Mysteries of Berlin, 1979–82
Tape/slide installation
24 minutes
Courtesy the artist

 

Images without text construct the world described in the tape/slide work Mysteries of Berlin (1979–82) by Cordelia Swann. It was inspired by The Mysteries of Udolpho, written by Ann Radcliffe in 1794, in which the heroine is kidnapped from the Pyrenees and transported to Venice – both places that the writer never visited. We experience a barrage of projected images accompanied by surging music. These photographs, shown in their entirety and in close up, seem to describe a dramatic world full of shadows, threat and romance. This is a representation of Berlin, shaped by thrillers and film noir.

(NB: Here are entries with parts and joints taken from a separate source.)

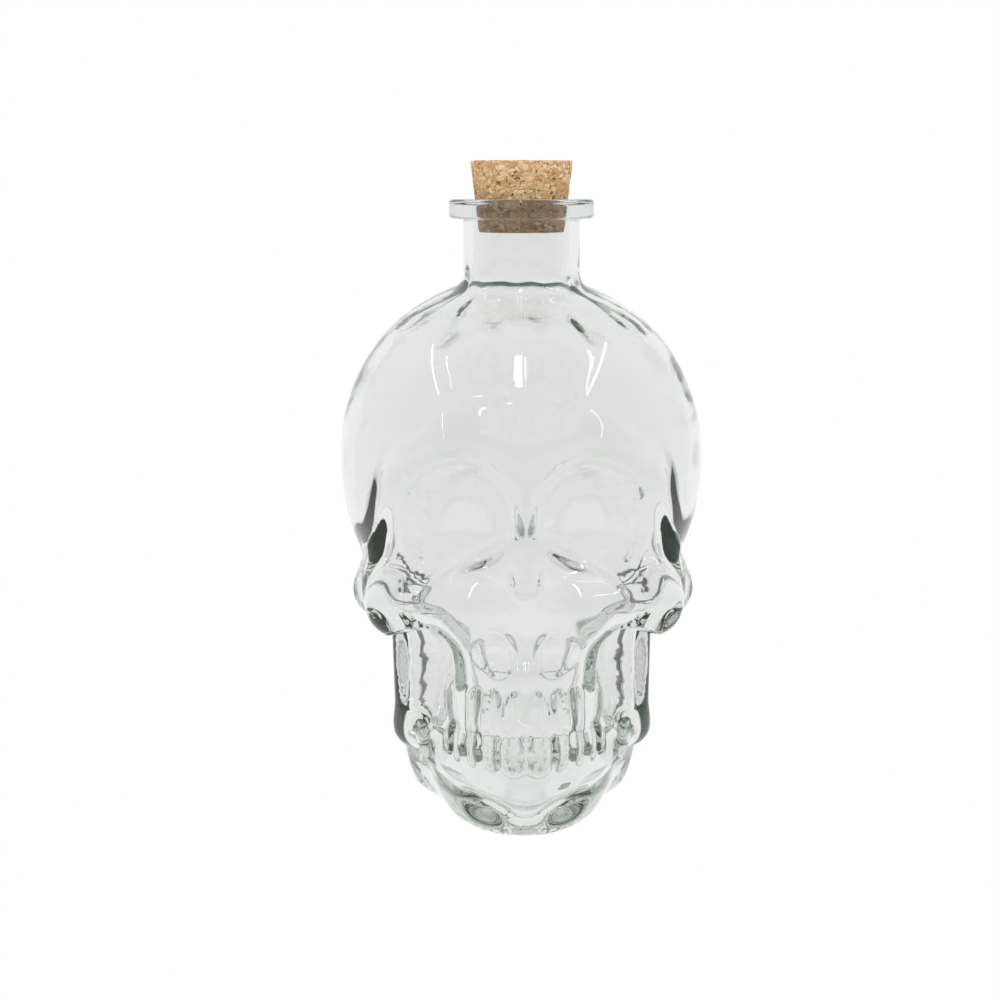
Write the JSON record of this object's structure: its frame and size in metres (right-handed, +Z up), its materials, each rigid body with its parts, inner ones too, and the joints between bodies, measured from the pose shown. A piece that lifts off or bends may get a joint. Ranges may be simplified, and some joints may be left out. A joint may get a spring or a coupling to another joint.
{
  "type": "skull bottle",
  "caption": "Clear blown glass bottle shaped as a human skull, with a round neck, a flat lip and a tapered cork stopper.",
  "frame": {"origin": "on the surface that the bottle stands on, under the middle of its box", "axes": "+Z up along the neck, the face looks along -Y, +X is the side on the viewer's right"},
  "size_m": [0.0956, 0.1116, 0.1717],
  "materials": {
    "clear_glass": "clear, fire-polished from the mould",
    "cork": "agglomerated cork, ground to a taper"
  },
  "bodies": {
    "bottle": {"skull_bottle": "clear_glass"},
    "cork": {"cork_stopper": "cork"}
  },
  "joints": [
    {"name": "cork_pull", "type": "slide", "parent": "bottle", "child": "cork", "axis": [0, 0, 1], "range_m": [0, 0.02]}
  ]
}
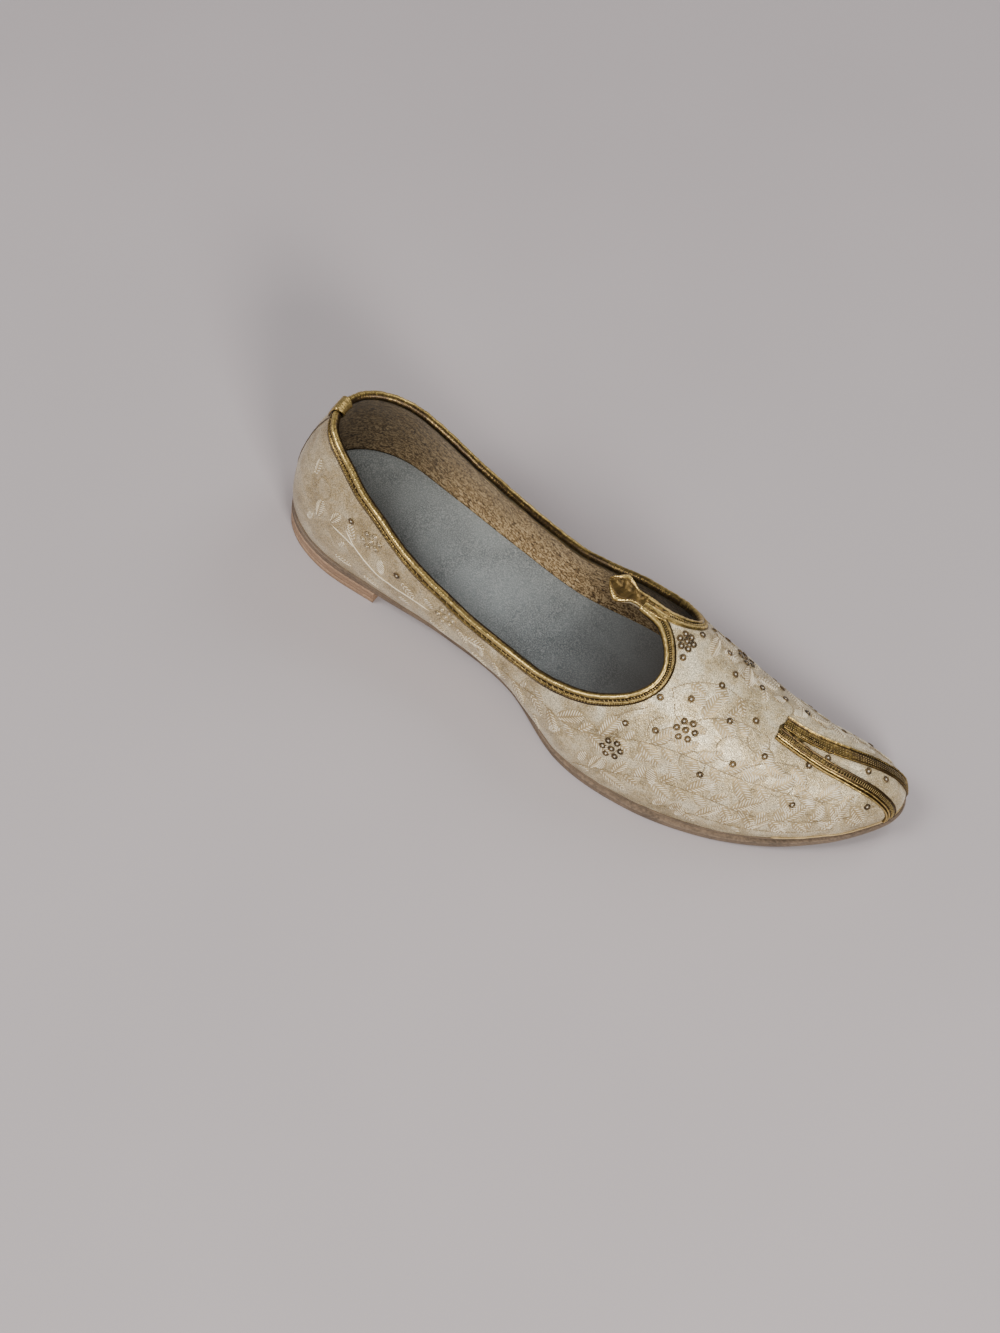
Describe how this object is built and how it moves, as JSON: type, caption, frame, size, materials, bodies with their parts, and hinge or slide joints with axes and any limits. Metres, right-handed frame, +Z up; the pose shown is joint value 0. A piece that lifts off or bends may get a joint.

Much of Berlin itself was inaccessible and hidden behind the wall and it took on a strange charge of attraction, threatening and strangely erotic, as something denied by the dominant political narratives of the West. Most of the images used by the artist are not in fact of Berlin but were chosen from magazines, books and films for their closeness to how she imagined this alien zone.

 

 

Graham Young

Accidents In The Home, 1984
U-matic transferred to DVD
‘No. 17 Gasfires’
2 minutes
‘No. 8 Holiday Insurance’
4 minutes
‘No. 9 Indoor Games’
6 minutes
Courtesy the artist

 

Accidents In The Home (1984) by Graham Young is a series of video works that used domestic spaces to construct narratives without language. In ‘No. 17 Gasfires’ – which was broadcast on Channel 4 – we see a man gazing into a gas fire, listening to the rousing sound of Germanic music. We are shown a fan with streamers attached slowly panning to the right and left, and a model aeroplane made out of balsa wood and tissue paper. Then we see the plane flying towards the gas fire and the image freezes and the tape ends. In another video, a darkened living room is shown with suitcases being assembled to the sound of African music. These vignettes are poignant and poetic and do not determine a singular reading but seem to talk both of the isolation and oppression of the domestic space where even possibilities of removal and escape seem to be fraught and problematic.